Can a non-lawyer staff member who joins your firm bring with her a conflict of interest that may be imputed to your firm and disqualify you from representing your client?  It can happen.

In this age of employment mobility, staff members may come to your firm after having worked for opposing counsel on cases (or transactions) that you are handling.  The staffer’s exposure to the other side’s confidential information can raise a conflict of interest that knocks you and your whole firm out of the box.

Many jurisdictions allow law firms to resolve the potential problem at the front end with an ethical screen.  Georgia has recently joined the list.

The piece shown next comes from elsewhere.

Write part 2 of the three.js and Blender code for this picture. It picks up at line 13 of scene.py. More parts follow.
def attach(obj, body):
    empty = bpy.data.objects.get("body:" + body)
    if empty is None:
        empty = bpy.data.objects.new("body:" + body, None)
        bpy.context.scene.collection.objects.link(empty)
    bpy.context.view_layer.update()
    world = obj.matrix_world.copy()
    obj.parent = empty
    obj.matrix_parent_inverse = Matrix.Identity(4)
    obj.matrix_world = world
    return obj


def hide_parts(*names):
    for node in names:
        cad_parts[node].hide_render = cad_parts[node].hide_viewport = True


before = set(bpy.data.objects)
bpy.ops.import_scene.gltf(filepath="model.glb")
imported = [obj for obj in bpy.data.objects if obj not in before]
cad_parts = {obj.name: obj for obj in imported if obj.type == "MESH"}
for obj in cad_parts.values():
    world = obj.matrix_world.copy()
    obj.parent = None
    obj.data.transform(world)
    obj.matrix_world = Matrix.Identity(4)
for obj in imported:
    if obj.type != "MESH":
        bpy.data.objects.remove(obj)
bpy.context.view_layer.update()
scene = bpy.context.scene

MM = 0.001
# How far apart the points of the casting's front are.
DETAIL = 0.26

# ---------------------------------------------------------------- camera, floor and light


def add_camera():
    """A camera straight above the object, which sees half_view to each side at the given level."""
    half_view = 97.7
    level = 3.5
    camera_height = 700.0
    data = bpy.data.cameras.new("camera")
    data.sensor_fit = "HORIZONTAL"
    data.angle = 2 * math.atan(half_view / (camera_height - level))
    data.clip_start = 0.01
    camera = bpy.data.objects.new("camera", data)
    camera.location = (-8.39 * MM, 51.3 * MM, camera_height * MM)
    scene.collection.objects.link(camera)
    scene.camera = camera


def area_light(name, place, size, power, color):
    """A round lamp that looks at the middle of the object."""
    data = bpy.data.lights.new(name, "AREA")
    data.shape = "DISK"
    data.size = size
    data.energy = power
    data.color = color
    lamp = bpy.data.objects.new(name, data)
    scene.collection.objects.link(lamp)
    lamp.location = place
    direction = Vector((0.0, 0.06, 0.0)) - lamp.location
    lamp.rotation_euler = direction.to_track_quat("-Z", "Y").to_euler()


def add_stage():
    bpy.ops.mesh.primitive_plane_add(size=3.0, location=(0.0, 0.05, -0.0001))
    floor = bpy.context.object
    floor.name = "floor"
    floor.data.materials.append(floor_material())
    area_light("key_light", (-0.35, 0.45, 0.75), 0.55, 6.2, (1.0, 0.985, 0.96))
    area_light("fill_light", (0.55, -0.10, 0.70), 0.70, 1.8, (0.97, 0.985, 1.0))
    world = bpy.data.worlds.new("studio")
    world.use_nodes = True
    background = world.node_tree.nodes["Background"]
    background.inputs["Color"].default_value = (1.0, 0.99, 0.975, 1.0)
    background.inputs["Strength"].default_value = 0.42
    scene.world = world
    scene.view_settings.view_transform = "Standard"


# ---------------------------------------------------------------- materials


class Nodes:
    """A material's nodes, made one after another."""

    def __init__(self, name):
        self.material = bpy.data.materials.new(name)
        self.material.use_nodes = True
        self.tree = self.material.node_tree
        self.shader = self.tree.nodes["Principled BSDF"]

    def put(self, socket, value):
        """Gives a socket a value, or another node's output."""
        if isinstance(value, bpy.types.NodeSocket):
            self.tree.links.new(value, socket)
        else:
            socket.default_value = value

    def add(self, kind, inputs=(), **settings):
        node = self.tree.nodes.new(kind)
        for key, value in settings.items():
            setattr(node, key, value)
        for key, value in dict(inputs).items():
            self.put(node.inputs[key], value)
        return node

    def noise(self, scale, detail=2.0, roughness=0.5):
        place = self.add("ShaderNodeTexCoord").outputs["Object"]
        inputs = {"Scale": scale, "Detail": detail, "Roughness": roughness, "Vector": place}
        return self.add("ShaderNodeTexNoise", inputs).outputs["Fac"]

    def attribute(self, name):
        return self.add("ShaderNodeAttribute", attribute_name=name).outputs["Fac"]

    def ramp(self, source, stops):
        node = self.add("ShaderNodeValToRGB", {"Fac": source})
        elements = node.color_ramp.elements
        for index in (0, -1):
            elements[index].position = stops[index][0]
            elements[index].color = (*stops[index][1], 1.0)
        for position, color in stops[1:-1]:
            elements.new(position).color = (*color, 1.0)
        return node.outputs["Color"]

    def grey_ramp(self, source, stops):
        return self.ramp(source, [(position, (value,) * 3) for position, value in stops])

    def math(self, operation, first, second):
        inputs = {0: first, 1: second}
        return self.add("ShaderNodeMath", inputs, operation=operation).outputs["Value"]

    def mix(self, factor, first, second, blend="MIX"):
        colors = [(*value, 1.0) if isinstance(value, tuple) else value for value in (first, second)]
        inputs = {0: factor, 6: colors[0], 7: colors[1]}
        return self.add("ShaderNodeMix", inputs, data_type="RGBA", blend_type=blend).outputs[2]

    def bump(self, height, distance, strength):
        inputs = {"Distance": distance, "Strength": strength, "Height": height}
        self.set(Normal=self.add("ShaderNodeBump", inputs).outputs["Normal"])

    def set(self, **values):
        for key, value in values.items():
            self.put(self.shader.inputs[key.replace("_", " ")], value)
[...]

In Hodge v. URFA-Sexton, LP, the Georgia Supreme Court noted that the majority of courts reject the idea that non-lawyer conflicts are automatically imputed to the rest of the firm.  Rather, most jurisdictions now allow firms to raise a screen to protect the confidential information that a non-lawyer has gained during prior employment.

This made sense to the Hodge court for several reasons:

  • Non-lawyers lack a financial interest in the outcome of litigation, and don’t have a choice about what clients they serve;
  • Non-lawyers have different training and responsibilities, and a different level of access to confidential information than lawyers do;
  • Disqualifying a firm based on a staff member’s conflict of interest works a hardship to the new firm’s client; and
  • A rule of automatic imputation would unduly restrict non-lawyer employment mobility.

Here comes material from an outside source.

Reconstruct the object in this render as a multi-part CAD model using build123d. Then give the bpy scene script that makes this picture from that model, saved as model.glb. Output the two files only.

Interestingly, Georgia limits screening as a way to avoid imputed conflicts of interest — only former public sector employees, arbitrators and judges (and now non-lawyers) can be screened in order for the firm to avoid being disqualified.

In Ohio, non-lawyer screening was approved in Green v. Toledo Hospital, where the Ohio Supreme Court held that imposing the presumption that a secretary who worked for opposing counsel shared in client confidences would “unfairly taint” her.  Applying the presumption would make it particularly difficult for non-lawyer personnel in small towns, where the pool of available employers (and employees) is limited.

Other jurisdictions have adopted similar rules, either via ethics opinions or decisional law, including the District of Columbia, New York, Florida, Nevada and Oklahoma.

When a non-lawyer staff member migrates to your firm, remember that you may need to consider a timely ethical screen in order to prevent a costly disqualification headache.